▶ _Supplied material_:
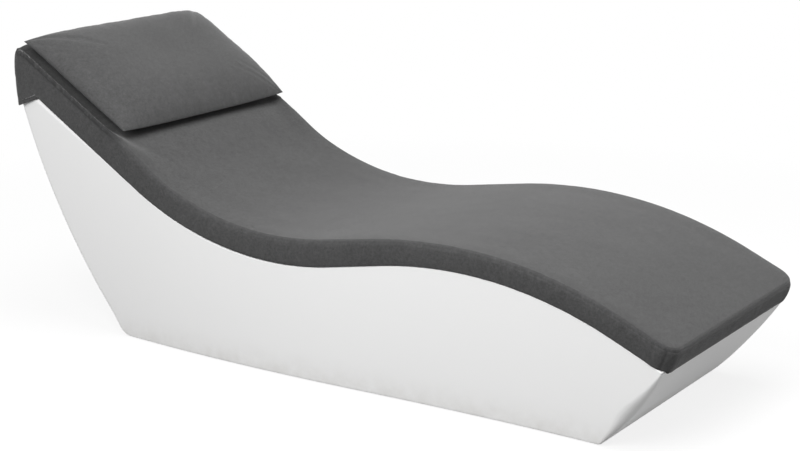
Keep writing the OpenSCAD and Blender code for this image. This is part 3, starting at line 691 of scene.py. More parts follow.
def base_rings(deck, outline):
    """Rings across the base: over the deck, round the edge, down the side and back underneath."""
    b = deck.base
    rate = math.tan(b.lean)
    turns = np.linspace(0, math.pi / 2, 9)
    insets = np.linspace(0, b.foot_edge_radius, 17)
    table = [np.stack(outline.lines(d)) for d in insets]
    low, high = table[0]
    climb = (low[:, 1] - b.stand) / (deck.foot[1] - b.stand)
    ahead = low[:, 0] > deck.front_corner[0] - b.front_toe
    soft = np.interp(climb, [0, 0.36, 0.50, 1], [0, 1, 1, 0])
    behind = low[:, 0] < deck.rear_corner[0] + b.rear_toe
    low_r = np.where(behind, b.edge_radius * (0.2 + 0.8 * smooth_step(climb / 0.3)), b.edge_radius * 0.2)
    low_r = np.where(ahead, low_r + soft * (b.foot_edge_radius - low_r), low_r)
    high_r = b.edge_radius * (1 - 0.8 * smooth_step((high[:, 0] - deck.head[0] - 0.06) / 0.30))

    def inset(line, distance):
        """The lower (0) or deck (1) line, each of its points moved in by its own distance"""
        at = np.clip(distance / insets[1], 0, len(insets) - 1.001)
        k = at.astype(int)
        rows = np.arange(len(at))
        stack = np.stack([level[line] for level in table])
        return stack[k, rows] + (stack[k + 1, rows] - stack[k, rows]) * (at - k)[:, None]

    def half_width(p):
        return b.width / 2 - rate * (deck.height_at(p[:, 0]) - p[:, 1])

    def edge(line, radius):
        made = []
        for turn in turns:
            p = inset(line, (1 - math.cos(turn)) * radius)
            y = half_width(p) - (1 - math.sin(turn)) * radius
            made.append(np.stack([p[:, 0], y, p[:, 1]], -1))
        return made

    columns, low_side = edge(1, high_r), edge(0, low_r)[::-1]
    wear = [0.3 + 0.7 * (1 - abs(2 * (1 - math.sin(turn)) - 0.6)) for turn in turns]
    first = columns[0]
    across = [first * np.array([1, f, 1]) for f in (0, 0.3, 0.6, 0.85, 0.97)]
    wall = [columns[-1] + (low_side[0] - columns[-1]) * t
            for t in (0.012, 0.06, 0.14, 0.26, 0.40, 0.55, 0.70, 0.83, 0.93, 0.985)]
    under = [low_side[-1] * np.array([1, f, 1]) for f in (0.97, 0.85, 0.6, 0.3, 0)]
    right = across + columns + wall + low_side + under
    mark = ([0.0] * 5 + wear + [0.45] + [0.0] * 8 + [0.45] + wear[::-1] + [0.0] * 5)
    left = [c * np.array([1, -1, 1]) for c in right[1:-1]][::-1]
    rings = np.stack(right + left, 1)
    return rings, np.array(mark + mark[1:-1][::-1])


def cutter(name, x, y, z0, z1, radius):
    work = bmesh.new()
    bmesh.ops.create_cone(work, cap_ends=True, segments=64, radius1=radius, radius2=radius,
                          depth=z1 - z0, matrix=Matrix.Translation((x, y, (z0 + z1) / 2)))
    mesh = bpy.data.meshes.new(name)
    work.to_mesh(mesh)
    work.free()
    piece = bpy.data.objects.new(name, mesh)
    bpy.context.scene.collection.objects.link(piece)
    return piece


def make_base_shell():
    deck = DeckLine()
    outline = BaseOutline(deck)
    rings, mark = base_rings(deck, outline)
    rows, cols = rings.shape[:2]
    points = rings.reshape(-1, 3)
    faces = sheet_faces(rows, cols, closed=True)
    half = cols // 2
    for start in (0, (rows - 1) * cols):
        for i in range(half):
            corners = (i, i + 1, (cols - i - 1) % cols, (cols - i) % cols)
            faces.append([start + k for k in dict.fromkeys(corners)])
    piece = new_piece("moulded_base", points, faces, material("shell_plastic"), "base",
                      marks={"wear": np.tile(mark, rows)})
    outward(piece)
    b = deck.base
    x0, x1 = deck.rear_corner[0] + b.pad_setback, deck.front_corner[0] - b.pad_setback
    tools = []
    for x in (x0, (x0 + x1) / 2, x1):
        for side in (-1, 1):
            y = side * b.pad_track / 2
            tools.append(cutter("tool", x, y, -0.001, b.stand + b.pad_depth, b.pad_diameter / 2 + 0.0003))
            tools.append(cutter("tool", x, y, 0.0, b.stand + b.pad_depth + b.insert_length, b.insert_diameter / 2))
    tools.append(cutter("tool", x0, 0, -0.001, b.stand + b.bush_length, b.bush_diameter / 2))
    for tool in tools:
        cut = piece.modifiers.new("recess", "BOOLEAN")
        cut.operation, cut.object, cut.solver = "DIFFERENCE", tool, "EXACT"
    made = bpy.data.meshes.new_from_object(piece.evaluated_get(bpy.context.evaluated_depsgraph_get()))
    piece.modifiers.clear()
    piece.data = made
    for tool in tools:
        bpy.data.objects.remove(tool)
    made.polygons.foreach_set("use_smooth", [True] * len(made.polygons))
    made.set_sharp_from_angle(angle=math.radians(40))
    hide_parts("base_shell")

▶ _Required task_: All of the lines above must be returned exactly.

▶ _Result for this exercise_:
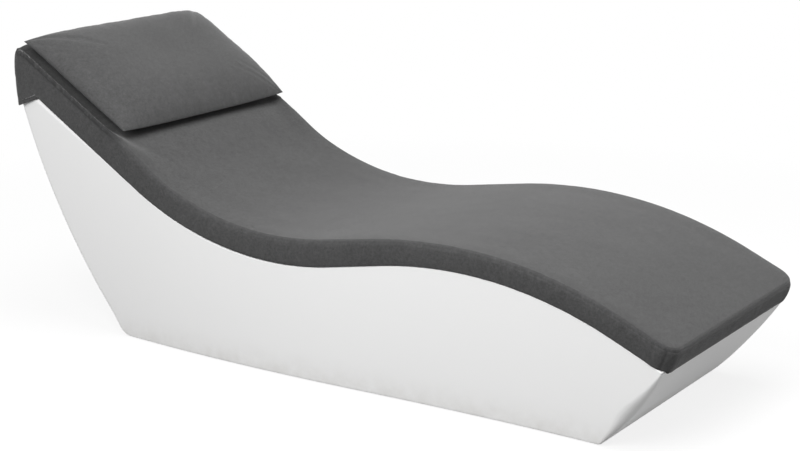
Keep writing the OpenSCAD and Blender code for this image. This is part 3, starting at line 691 of scene.py. More parts follow.
def base_rings(deck, outline):
    """Rings across the base: over the deck, round the edge, down the side and back underneath."""
    b = deck.base
    rate = math.tan(b.lean)
    turns = np.linspace(0, math.pi / 2, 9)
    insets = np.linspace(0, b.foot_edge_radius, 17)
    table = [np.stack(outline.lines(d)) for d in insets]
    low, high = table[0]
    climb = (low[:, 1] - b.stand) / (deck.foot[1] - b.stand)
    ahead = low[:, 0] > deck.front_corner[0] - b.front_toe
    soft = np.interp(climb, [0, 0.36, 0.50, 1], [0, 1, 1, 0])
    behind = low[:, 0] < deck.rear_corner[0] + b.rear_toe
    low_r = np.where(behind, b.edge_radius * (0.2 + 0.8 * smooth_step(climb / 0.3)), b.edge_radius * 0.2)
    low_r = np.where(ahead, low_r + soft * (b.foot_edge_radius - low_r), low_r)
    high_r = b.edge_radius * (1 - 0.8 * smooth_step((high[:, 0] - deck.head[0] - 0.06) / 0.30))

    def inset(line, distance):
        """The lower (0) or deck (1) line, each of its points moved in by its own distance"""
        at = np.clip(distance / insets[1], 0, len(insets) - 1.001)
        k = at.astype(int)
        rows = np.arange(len(at))
        stack = np.stack([level[line] for level in table])
        return stack[k, rows] + (stack[k + 1, rows] - stack[k, rows]) * (at - k)[:, None]

    def half_width(p):
        return b.width / 2 - rate * (deck.height_at(p[:, 0]) - p[:, 1])

    def edge(line, radius):
        made = []
        for turn in turns:
            p = inset(line, (1 - math.cos(turn)) * radius)
            y = half_width(p) - (1 - math.sin(turn)) * radius
            made.append(np.stack([p[:, 0], y, p[:, 1]], -1))
        return made

    columns, low_side = edge(1, high_r), edge(0, low_r)[::-1]
    wear = [0.3 + 0.7 * (1 - abs(2 * (1 - math.sin(turn)) - 0.6)) for turn in turns]
    first = columns[0]
    across = [first * np.array([1, f, 1]) for f in (0, 0.3, 0.6, 0.85, 0.97)]
    wall = [columns[-1] + (low_side[0] - columns[-1]) * t
            for t in (0.012, 0.06, 0.14, 0.26, 0.40, 0.55, 0.70, 0.83, 0.93, 0.985)]
    under = [low_side[-1] * np.array([1, f, 1]) for f in (0.97, 0.85, 0.6, 0.3, 0)]
    right = across + columns + wall + low_side + under
    mark = ([0.0] * 5 + wear + [0.45] + [0.0] * 8 + [0.45] + wear[::-1] + [0.0] * 5)
    left = [c * np.array([1, -1, 1]) for c in right[1:-1]][::-1]
    rings = np.stack(right + left, 1)
    return rings, np.array(mark + mark[1:-1][::-1])


def cutter(name, x, y, z0, z1, radius):
    work = bmesh.new()
    bmesh.ops.create_cone(work, cap_ends=True, segments=64, radius1=radius, radius2=radius,
                          depth=z1 - z0, matrix=Matrix.Translation((x, y, (z0 + z1) / 2)))
    mesh = bpy.data.meshes.new(name)
    work.to_mesh(mesh)
    work.free()
    piece = bpy.data.objects.new(name, mesh)
    bpy.context.scene.collection.objects.link(piece)
    return piece


def make_base_shell():
    deck = DeckLine()
    outline = BaseOutline(deck)
    rings, mark = base_rings(deck, outline)
    rows, cols = rings.shape[:2]
    points = rings.reshape(-1, 3)
    faces = sheet_faces(rows, cols, closed=True)
    half = cols // 2
    for start in (0, (rows - 1) * cols):
        for i in range(half):
            corners = (i, i + 1, (cols - i - 1) % cols, (cols - i) % cols)
            faces.append([start + k for k in dict.fromkeys(corners)])
    piece = new_piece("moulded_base", points, faces, material("shell_plastic"), "base",
                      marks={"wear": np.tile(mark, rows)})
    outward(piece)
    b = deck.base
    x0, x1 = deck.rear_corner[0] + b.pad_setback, deck.front_corner[0] - b.pad_setback
    tools = []
    for x in (x0, (x0 + x1) / 2, x1):
        for side in (-1, 1):
            y = side * b.pad_track / 2
            tools.append(cutter("tool", x, y, -0.001, b.stand + b.pad_depth, b.pad_diameter / 2 + 0.0003))
            tools.append(cutter("tool", x, y, 0.0, b.stand + b.pad_depth + b.insert_length, b.insert_diameter / 2))
    tools.append(cutter("tool", x0, 0, -0.001, b.stand + b.bush_length, b.bush_diameter / 2))
    for tool in tools:
        cut = piece.modifiers.new("recess", "BOOLEAN")
        cut.operation, cut.object, cut.solver = "DIFFERENCE", tool, "EXACT"
    made = bpy.data.meshes.new_from_object(piece.evaluated_get(bpy.context.evaluated_depsgraph_get()))
    piece.modifiers.clear()
    piece.data = made
    for tool in tools:
        bpy.data.objects.remove(tool)
    made.polygons.foreach_set("use_smooth", [True] * len(made.polygons))
    made.set_sharp_from_angle(angle=math.radians(40))
    hide_parts("base_shell")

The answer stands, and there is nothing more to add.